Petitioners argue that petitioner's cooperation and candor with respondent indicate that his conduct was not*541 fraudulent. Such conduct might be regarded as part of a continuing plan to shift the burden of taxation to Ross. Regardless of petitioner's actions after the years in issue, we have found that petitioner possessed the requisite mental state when he created the fictitious interest "payments" and filed tax returns claiming them as deductions.

Because of concessions by the parties,

Decisions will be entered under Rule 155.


Footnotes

  • 1. Unless otherwise indicated, all statutory references are to the Internal Revenue Code of 1954, as amended and in effect during the years in issue.

  • 2. Contrary to this language, the $59,092.99 note was payable on demand, as our earlier finding reflects.

  • 3. As discussed in our opinion herein, it is not certain from the record that Ross signed all the documents.

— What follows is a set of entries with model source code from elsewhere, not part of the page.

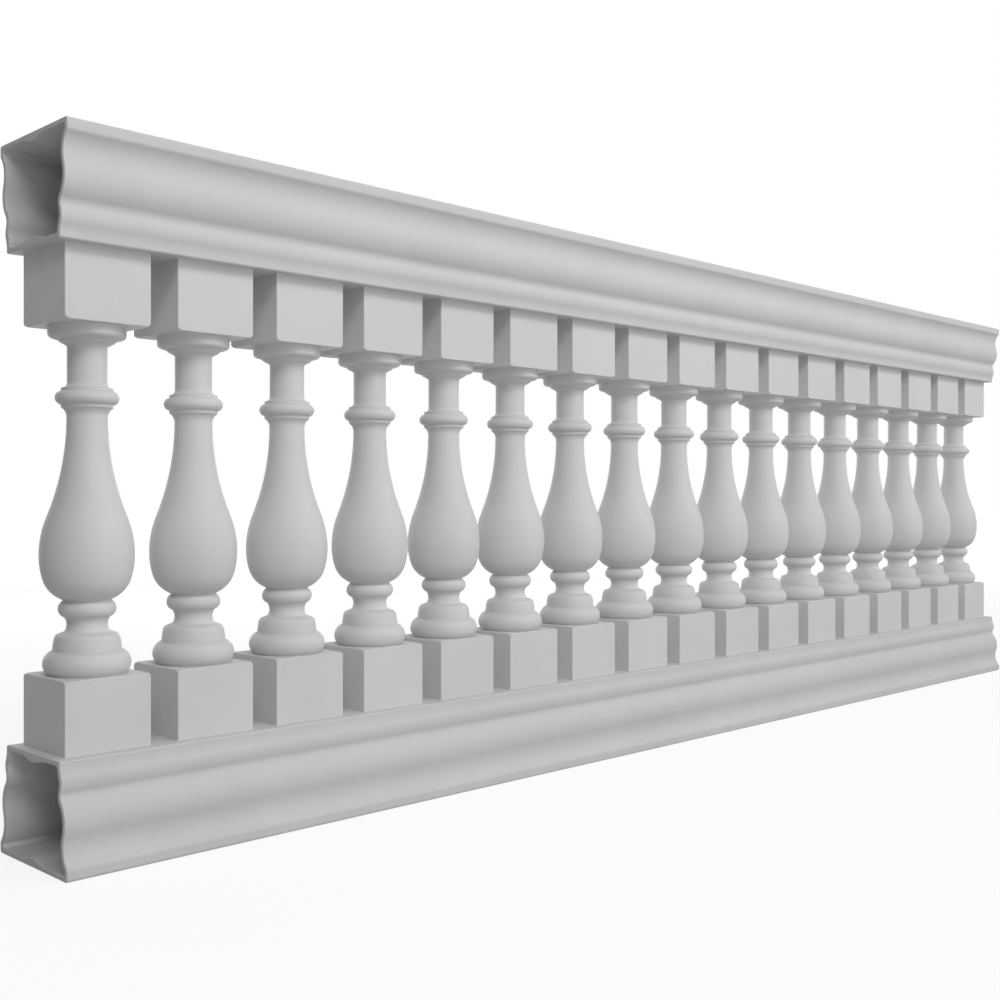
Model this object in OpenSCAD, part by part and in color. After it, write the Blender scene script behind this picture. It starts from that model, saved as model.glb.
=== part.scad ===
// Moulded fibreglass balustrade: two hollow rails of one moulded section, the lower one
// upside down, and a row of balusters, each a turned vase between two square blocks.
// X runs along the rails, Z is up, and the origin is on the floor under the middle.

/* [Overall] */
// Height from the floor to the top of the handrail
overall_h = 900; // [860:1:1100]
// Number of balusters
baluster_count = 17; // [3:1:24]
// Spacing of the balusters, centre to centre
pitch = 152.4; // [130:0.1:200]
// Length of rail that runs past the last block at each end
rail_overhang = 14.4; // [0:0.1:60]

/* [Rail] */
// Height of the rail's section
rail_h = 139.7; // [138:0.1:170]
// Thickness of the moulded wall
rail_wall = 6.35; // [4:0.05:9]
// Radius inside the corners of the hollow
rail_inner_corner = 5.6; // [3:0.1:14]
// Radius of the edges of the wide face
wide_edge = 4; // [0.5:0.5:5]
// Radius of the edges of the narrow face
narrow_edge = 2.5; // [0.5:0.5:5]
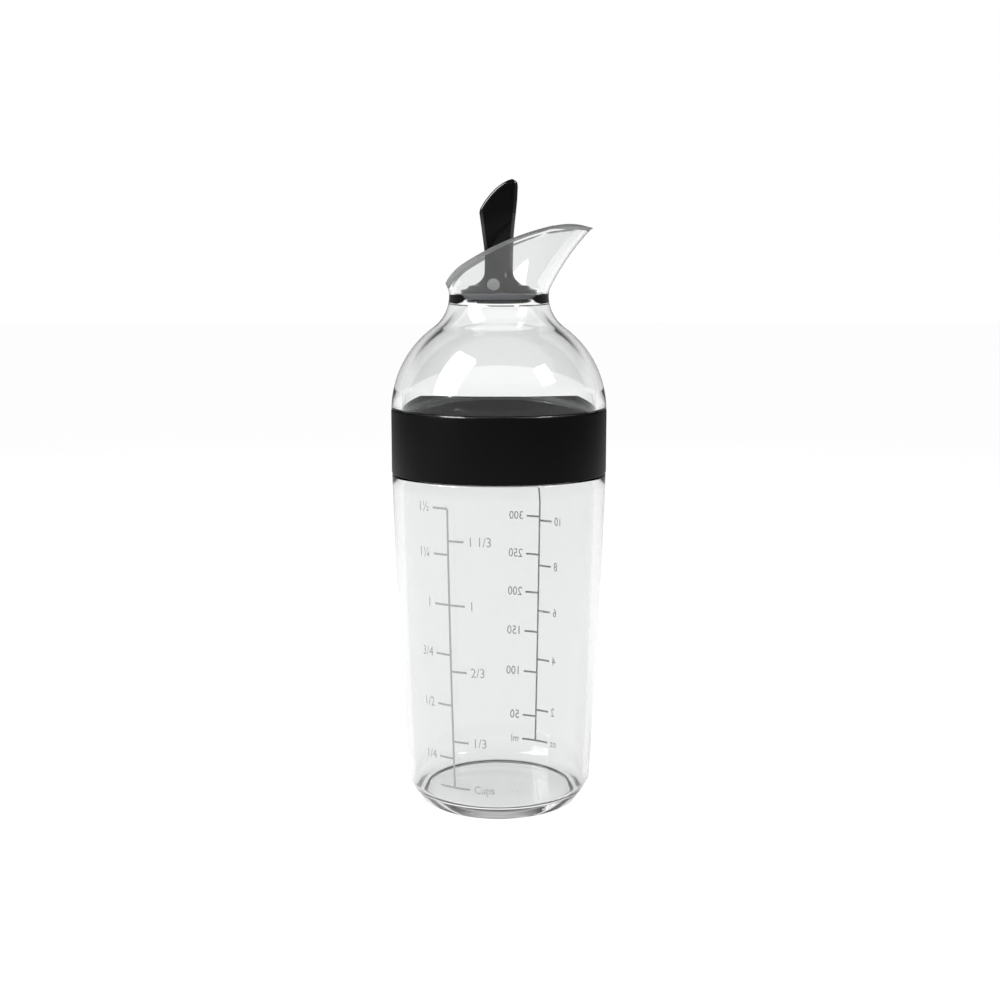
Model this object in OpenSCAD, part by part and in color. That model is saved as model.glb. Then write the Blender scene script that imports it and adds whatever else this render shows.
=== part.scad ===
// Shaker bottle for salad dressing: a clear cup with a screw-on clear lid.
// The lid has a black grip collar, a trimmed funnel spout and a lever that
// tilts a round stopper out of its seat in the neck.
// Origin: centre of the foot, on the table. +Z up, +X toward the pouring lip.

/* [Cup] */
// Height of the shoulder under the collar
body_h = 118.7; // [90:0.1:150]
// Outer radius of the wall at the shoulder
body_r = 38; // [36:0.1:42]
// Outer radius of the wall where it meets the heel
base_r = 33.1; // [31:0.1:36]
// How far the wall swells past a straight taper at mid height
bulge = 0.5; // [0.2:0.05:1.2]
// Height of the sloping heel
heel_h = 7; // [4:0.1:10]
// Radius of the ring that the cup stands on
foot_r = 28.8; // [25:0.1:30]
// Width of that ring
foot_w = 2.8; // [1.5:0.1:5]
// Depth of the recess under the floor
recess_h = 0.9; // [0.3:0.1:2]
// Height of the floor inside the cup
floor_z = 4.2; // [3:0.1:8]
// Thickness of the wall at the heel
wall_t = 2.3; // [1.6:0.1:3.5]
// Radius between floor and wall, inside
floor_fillet = 3.4; // [1:0.1:6]

/* [Cup mouth] */
// Height of the neck that the lid screws onto
finish_h = 20.2; // [15:0.1:25]
// How far that neck stands back from the shoulder, without its thread
finish_step = 2.3; // [2.1:0.1:3.5]
// Thickness of that neck
finish_t = 1.7; // [1.2:0.1:2.5]

/* [Collar and gasket] */
// Height of the black collar
collar_h = 22.5; // [19.5:0.1:30]
// Thickness of the collar
collar_t = 1.3; // [0.9:0.05:1.6]
// How far the collar stands proud of the cup
collar_proud = 0.1; // [0:0.05:0.5]
// Gap between the collar and the shoulder of the cup
collar_gap = 0.3; // [0.2:0.05:1]
// Rounding of the collar's outer edges
collar_edge = 0.45; // [0.1:0.05:0.6]
// Thickness of the sealing ring on the rim of the cup
gasket_t = 1.3; // [0.8:0.1:2]

/* [Dome] */
// Radius of the dome's arc
dome_r = 36; // [34:0.5:37]
// How far the centre of the arc lies below the top of the collar
dome_drop = 0.7; // [0:0.1:3]
// Thickness of the dome
dome_t = 2.9; // [2:0.1:3.5]
// Radius of the hollow curve between dome and neck
neck_fillet = 13.4; // [9:0.1:18]

/* [Neck and seat] */
// Outer radius of the neck
neck_r = 17.45; // [17:0.05:19]
// Straight height of the neck between dome and spout
neck_land = 0.3; // [0.1:0.1:3]
// Height of the seat's ledge above the start of the spout
ledge_rise = 0.6; // [0.3:0.1:2]
// Radius of the seat at the ledge
seat_r = 13.85; // [13:0.05:14.2]
// Height of the ring of material that holds the seat
seat_h = 4.6; // [4:0.1:7]

/* [Spout] */
// Thickness of the spout's wall
spout_t = 1.7; // [1.2:0.1:1.9]
// Radius of the curve out of the neck
flare_r = 6.25; // [5:0.25:9]
// Slope of the spout above that curve, in degrees from upright
flare_a = 26.5; // [22:0.5:30]
// Radius of the long curve of the spout
spout_r = 81; // [60:1:120]
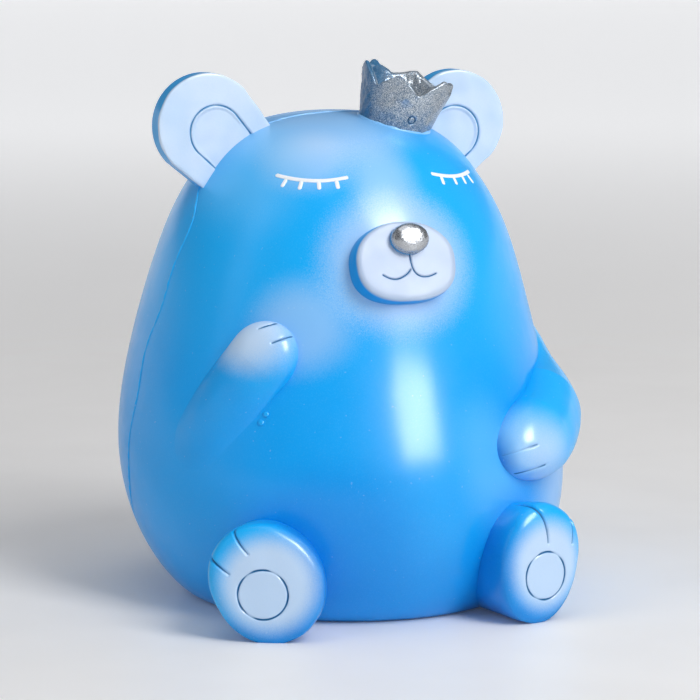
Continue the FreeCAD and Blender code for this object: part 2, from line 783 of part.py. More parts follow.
os.makedirs("parts", exist_ok=True)
whole = FreeCAD.BoundBox()
for node, item in NODES.items():
    item.Shape.exportStep(f"parts/{node}.step")
    whole.add(item.Shape.optimalBoundingBox(False))
    print(f"{node}: {item.Shape.Volume:.0f} mm3")
print("box", whole)
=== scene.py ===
import math

import bmesh
import bpy
import numpy as np
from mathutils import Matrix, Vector


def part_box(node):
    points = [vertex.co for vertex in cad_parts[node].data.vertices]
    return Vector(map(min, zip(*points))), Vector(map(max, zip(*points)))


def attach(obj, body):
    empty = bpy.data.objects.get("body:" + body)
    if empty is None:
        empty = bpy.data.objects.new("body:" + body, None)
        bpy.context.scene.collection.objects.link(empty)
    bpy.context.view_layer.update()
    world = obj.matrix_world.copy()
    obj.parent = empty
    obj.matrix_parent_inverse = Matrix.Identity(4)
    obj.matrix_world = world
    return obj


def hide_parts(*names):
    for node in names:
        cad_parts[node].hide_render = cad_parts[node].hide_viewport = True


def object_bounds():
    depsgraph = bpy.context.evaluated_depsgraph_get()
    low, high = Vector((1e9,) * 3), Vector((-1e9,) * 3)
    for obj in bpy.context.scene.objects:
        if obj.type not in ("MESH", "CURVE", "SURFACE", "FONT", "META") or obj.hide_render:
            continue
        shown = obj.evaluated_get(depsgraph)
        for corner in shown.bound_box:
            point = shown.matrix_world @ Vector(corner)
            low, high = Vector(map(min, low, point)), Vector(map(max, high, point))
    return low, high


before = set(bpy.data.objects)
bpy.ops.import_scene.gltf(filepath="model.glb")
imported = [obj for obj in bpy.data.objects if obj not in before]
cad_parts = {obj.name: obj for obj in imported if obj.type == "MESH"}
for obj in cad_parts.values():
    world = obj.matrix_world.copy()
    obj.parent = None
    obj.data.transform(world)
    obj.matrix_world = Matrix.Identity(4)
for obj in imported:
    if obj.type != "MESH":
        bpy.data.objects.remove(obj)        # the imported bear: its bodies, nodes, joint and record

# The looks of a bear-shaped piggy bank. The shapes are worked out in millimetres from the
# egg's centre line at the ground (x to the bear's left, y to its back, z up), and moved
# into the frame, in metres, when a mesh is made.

cad_low, cad_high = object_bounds()

MM = 0.001
HOLE_Y = -10.0  # the stopper's hole, from the egg's centre line
plug_low, plug_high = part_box("base_plug")
plug_middle = (plug_low + plug_high) / 2 / MM
STAND = np.array([plug_middle.x, plug_middle.y - HOLE_Y, 0.0])

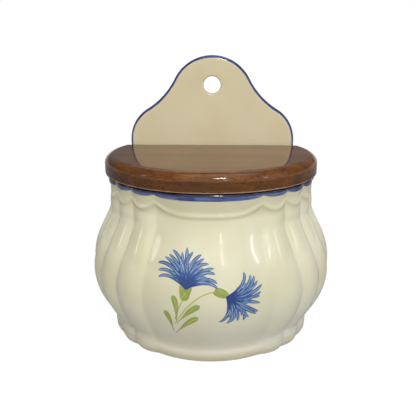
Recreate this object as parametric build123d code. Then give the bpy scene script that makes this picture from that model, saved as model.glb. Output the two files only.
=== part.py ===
from build123d import *
import os
from math import acos, atan2, cos, degrees, dist, radians, sin, sqrt

os.makedirs("parts", exist_ok=True)

# Salt box for a wall: a gadrooned faience box with an arched back plate and a
# hinged wooden lid. Millimetres. X runs left to right, -Y is the front, Z is up.

# ---- overall form ----
HEIGHT = 202.9
BELLY_HALF_WIDTH = 89.0
PLAN_RATIO = 0.86
AXIS_TO_PLATE = 31.6
PLATE_T = 7.0

# ---- ceramic body ----
RIM_Z = 122.7
FLOOR_Z = 8.0
FOOT_RECESS = 3.0
FOOT_RING = 7.0
WALL = 6.5
RIM_WALL = 6.0
CORNER_R = 5.0
FLOOR_R = 5.0
CAVITY_FOOT_SHARE = 0.829
GROOVE_DEPTH = 2.4
# Angles of the grooves from the front, in degrees of the plan ellipse.
GROOVES = (31.0, 48.2, 64.8, 82.0, 100.0)
# Shares of the rim's height, the belly's half width and the groove depth.
BELLY_SHARES = (
    (0.062, 0.820, 0.75),
    (0.103, 0.827, 0.80),
    (0.143, 0.855, 0.88),
    (0.241, 0.936, 0.96),
    (0.453, 1.000, 1.00),
    (0.665, 0.922, 0.92),
    (0.853, 0.820, 0.55),
    (0.934, 0.836, 0.65),
    (1.000, 0.854, 0.75),
)
PLINTH_SHARES = ((0.0, 0.801, 0.75), (0.035, 0.828, 0.80), (0.078, 0.839, 0.80))

# ---- arched back plate ----
DOME_R = 32.1
SHOULDER_R = 27.7
SHOULDER_HALF_WIDTH = 63.4
SHOULDER_ABOVE_RIM = 43.9
PLATE_BELOW_RIM = 17.1
SWEEP_R = 58.4
PLATE_EDGE_R = 2.6
HANG_HOLE_BELOW_TOP = 21.9
HANG_HOLE_R = 6.5
HANG_HOLE_EDGE_R = 1.2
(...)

  • 4. Petitioners filed a separate petition for each of the years 1977, 1978, and 1979. A taxpayer relying upon the statute of limitations must so state in his pleadings. Rule 39, Tax Court Rules of Practice and Procedure. Although petitioners alleged the statute of limitations in their petition for 1977, they did not do so in their petition for 1978. Moreover, the record indicates that petitioners may have agreed to a limited waiver of the statute with respect to 1978. Respondent does not raise these issues herein. In light of our holding, we need not resolve them.

  • 5. Subsequent to trial of this case, petitioner filed a proceeding in bankruptcy. We do not know what, if any, effect that proceeding had on his debts to Ross.

  • 6. Petitioners do not argue that the execution of the notes constituted deductible payment of interest. Such an argument would be erroneous. See Helvering v. Price,309 U.S. 409">309 U.S. 409 (1940); Wilkerson v. Commissioner,655 F.2d 980">655 F.2d 980 (9th Cir. 1981), revg. on a more specific issue 70 T.C. 240">70 T.C. 240 (1978).